Гелий впервые в жизни заряжал револьвер – до этого видел, как это делается, только в кино. И тем не менее совершенно точно знал, что и как надо делать. Прежде всего он расстелил на кровати старую газету, протер наган, очистил от смазки ствол крошечным шомполом-ершиком, который лежал тут же. Потом осторожно, по одному, вложил патроны в круглый выпуклый барабан, каждый раз доворачивая его. И вот они лежат там – все семь, как орешки в скорлупках. Восьмой патрон Гелий послал в ствол, поставил наган на предохранитель и сунул его в карман. Туда же отправилась коробка с патронами.

Он запер шкатулку и спрятал ее на место, выключил свет, вернулся в комнату брата и осторожно завязал вокруг его шеи шнурок с образком, крестиком и ключом. Эльдар не шелохнулся.

Гелий вышел во двор и не поленился – добежал до баньки на задах огорода, затолкал в пасть печки скомканную газету вместе с ершиком и тряпкой, в которую был завернут наган. Спички лежали тут же, и он поджег газету, дождался, пока она сгорела, и только потом ушел из баньки.

Он был совершенно спокоен.

«Револьвер придется выбросить, когда все сделаю, – размышлял Гелий. – Конечно, жалко, и, может быть, о нем никто не знает… Нет, лучше не буду выбрасывать: спрячу где-нибудь в лесу, а потом, когда все утихнет, отыщу и принесу домой. А газета и промасленная тряпка могут стать уликой».

Он не сомневался, что будет первым подозреваемым: слишком много шуму поднял сегодня в поселке. Но не собирался провести часть жизни за решеткой из-за Демы и сейчас, торопливо шагая по темной, безлюдной улице к лагерю, старательно вспоминал, не оставил ли следов масла на кровати. Вроде нет. «И надо будет хорошо помыть руки потом, – напомнил он себе. – Вернусь, пока темно, никто и не заметит, что я выходил».

Впрочем, тут же Гелий сообразил, что вернуться, пока темно, не удастся, – уже забрезжило над озером, на востоке. То есть вполне возможно, что ему придется возвращаться, как раз когда пастух будет собирать коров.

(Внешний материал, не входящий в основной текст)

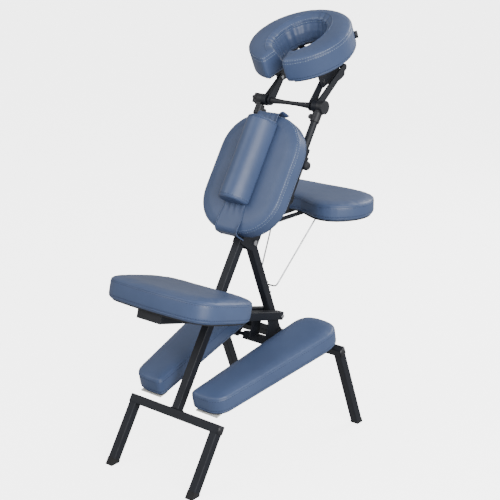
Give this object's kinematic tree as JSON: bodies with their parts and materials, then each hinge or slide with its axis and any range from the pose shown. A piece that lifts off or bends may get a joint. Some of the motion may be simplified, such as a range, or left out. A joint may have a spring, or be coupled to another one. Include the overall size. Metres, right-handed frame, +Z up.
{
  "type": "portable massage chair",
  "caption": "Folding kneeling massage chair with a padded seat, knee rests, chest pad, armrest and telescoping face rest on a dark steel tube frame.",
  "frame": {"origin": "centre of the footprint box, on the floor", "axes": "+X to the client's right, +Y the way the client faces, +Z up"},
  "size_m": [0.4934, 0.8364, 1.2266],
  "materials": {
    "vinyl": "satin blue vinyl",
    "frame_paint": "satin charcoal powder coat",
    "plywood": "plywood under a black dust cloth",
    "rubber": "matt",
    "zinc": "zinc plated",
    "black_plastic": "fine grained",
    "nylon": "smooth"
  },
  "bodies": {
    "main_frame": {"main_rail": "frame_paint", "saddle_shelf": "frame_paint", "front_leg_frame": "frame_paint", "front_foot_right": "rubber", "front_foot_left": "rubber", "hinge_bracket": "frame_paint", "rear_pivot_bolt": "zinc", "armrest_pivot_bolt": "zinc", "chest_cross_bar_lower": "frame_paint", "chest_cross_bar_upper": "frame_paint", "post_sleeve_right": "frame_paint", "post_sleeve_left": "frame_paint", "chest_board": "plywood", "chest_pad": "vinyl", "sternum_bolster": "vinyl", "sternum_strap": "vinyl"},
    "rear_frame": {"rear_post": "frame_paint", "rear_leg_frame": "frame_paint", "rear_foot_right": "rubber", "rear_foot_left": "rubber", "bail_rack": "frame_paint"},
    "seat_assembly": {"beam_pivot_bolt": "zinc", "saddle_pin": "zinc", "seat_rail_right": "frame_paint", "seat_rail_left": "frame_paint", "beam_front_spacer": "black_plastic", "kneeler_hanger": "frame_paint", "seat_board": "plywood", "seat_pad": "vinyl"},
    "kneeler_assembly_right": {"kneeler_board_right": "plywood", "kneeler_pad_right": "vinyl", "kneeler_bracket_right": "frame_paint", "kneeler_glide_right": "nylon"},
    "kneeler_assembly_left": {"kneeler_board_left": "plywood", "kneeler_pad_left": "vinyl", "kneeler_bracket_left": "frame_paint", "kneeler_glide_left": "nylon"},
    "armrest_assembly": {"armrest_board": "plywood", "armrest_pad": "vinyl", "armrest_arms": "frame_paint", "bail_clip_right": "black_plastic", "bail_clip_left": "black_plastic"},
    "bail": {"armrest_bail": "zinc"},
    "face_mast": {"face_post_right": "frame_paint", "face_post_left": "frame_paint", "clamp_right": "black_plastic", "clamp_left": "black_plastic", "tie_rod": "black_plastic"},
    "clamp_hand_knob": {"clamp_knob": "black_plastic"},
    "sleeve_lock_knob": {"sleeve_knob": "black_plastic"},
    "face_arm_set": {"face_arm_right": "frame_paint", "face_arm_left": "frame_paint", "face_strut_right": "frame_paint", "face_strut_left": "frame_paint"},
    "face_head": {"face_platform": "black_plastic", "platform_bracket": "frame_paint", "platform_rivet_right": "zinc", "platform_rivet_left": "zinc", "face_cushion": "vinyl"}
  },
  "joints": [
    {"name": "rear_frame_fold", "type": "hinge", "parent": "main_frame", "child": "rear_frame", "pos_m": [0, 0.02904, 0.5889], "axis": [1, 0, 0], "range_deg": [-28, 0]},
    {"name": "seat_beam_tilt", "type": "hinge", "parent": "rear_frame", "child": "seat_assembly", "pos_m": [0, 0.12792, 0.34031], "axis": [1, 0, 0], "range_deg": [0, 11.3]},
    {"name": "kneeler_right_tilt", "type": "hinge", "parent": "seat_assembly", "child": "kneeler_assembly_right", "pos_m": [0.105, 0.09787, 0.2614], "axis": [1, 0, 0], "range_deg": [0, 16]},
    {"name": "kneeler_left_tilt", "type": "hinge", "parent": "seat_assembly", "child": "kneeler_assembly_left", "pos_m": [-0.105, 0.09787, 0.2614], "axis": [1, 0, 0], "range_deg": [0, 16]},
    {"name": "armrest_lift", "type": "hinge", "parent": "main_frame", "child": "armrest_assembly", "pos_m": [0, 0.04614, 0.634], "axis": [1, 0, 0], "range_deg": [0, 35]},
    {"name": "armrest_bail_swing", "type": "hinge", "parent": "armrest_assembly", "child": "bail", "pos_m": [0, 0.25104, 0.6342], "axis": [1, 0, 0], "range_deg": [0, 45]},
    {"name": "face_rest_slide", "type": "slide", "parent": "main_frame", "child": "face_mast", "axis": [0, 0.5394, 0.8421], "range_m": [-0.02, 0.06]},
    {"name": "clamp_knob_turn", "type": "hinge", "parent": "face_mast", "child": "clamp_hand_knob", "pos_m": [-0.125, 0.21731, 0.96857], "axis": [1, 0, 0], "continuous": true},
    {"name": "sleeve_knob_turn", "type": "hinge", "parent": "main_frame", "child": "sleeve_lock_knob", "pos_m": [0.128, 0.12022, 0.81699], "axis": [1, 0, 0], "continuous": true},
    {"name": "face_arms_pivot", "type": "hinge", "parent": "face_mast", "child": "face_arm_set", "pos_m": [0, 0.21731, 0.96857], "axis": [1, 0, 0], "range_deg": [-25, 25]},
    {"name": "face_platform_tilt", "type": "hinge", "parent": "face_arm_set", "child": "face_head", "pos_m": [0, 0.26914, 1.032], "axis": [1, 0, 0], "range_deg": [-11, 11]}
  ],
  "couplings": [
    {"joint": "seat_beam_tilt", "follows": "rear_frame_fold", "ratio": -0.4},
    {"joint": "kneeler_right_tilt", "follows": "rear_frame_fold", "ratio": -0.57},
    {"joint": "kneeler_left_tilt", "follows": "rear_frame_fold", "ratio": -0.57}
  ]
}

Его увидят… Вдобавок скоро начнут собираться на зорьку рыбаки.

«Черт, надо было удочку взять, – ругнул себя Гелий. – Тогда человек пять как минимум подтвердили бы, что я на утренней зорьке клевал носом над поплавком. И правда, не вернуться ли за удочкой?».

Ладно, поздно уже. Ему хотелось поскорей покончить со всем этим. А может, боялся, как бы не остыла решимость?

Проскочил узкой тропкой по-над самой водой, среди тальника, и вышел к лагерю. Вдруг пришло в голову, что Дема может быть не один, что у него гуляет какая-нибудь гоп-компания. Но кругом было тихо, и из входа, занавешенного куском толя, не доносилось ни звука.

Спит.

Войти в балаган и…

«Нет. Надо его разбудить. Убивать безоружного подло. Я не убийца! Все должно быть по-честному!»

Гелий подумал, огляделся, потом подобрал кусок шифера – этого лопнувшего от огня добра валялись в траве целые горы – и швырнул в косую стенку балагана. Послышалось недовольное ворчание – потом хриплый крик:

– Какого х…

– Выходи! – крикнул Гелий грозно… Да какое там грозно! Голос сорвался, из груди вырвалось какое-то позорное кукареканье.

– Че-го?

Край «занавески» чуть отъехал в сторону, и показалась заплывшая Демина морда. Щелочки глаз изумленно расширились при виде Гелия:

– Что за хреновина? Потрахаться пришел, пионер?

Гелий отпрянул, чувствуя, как кислая слюна ползет к горлу.

«Не смогу! Я не смогу!»

Захотелось повернуться и броситься наутек, никогда больше не приходить сюда, забыть о самом существовании Демы, сделать вид, что его нет и не было никогда, поступить так, как поступает весь поселок… Он уже дернулся – повернуться и бежать, но что-то тяжело ударило по бедру.

Револьвер! В глазах сразу прояснилось.

– Дема, ты сволочь, – хрипло выговорил Гелий. – Доставай свой пистолет. Я тебя вызываю.

И, выхватив наган, вытянул вперед напряженную правую руку.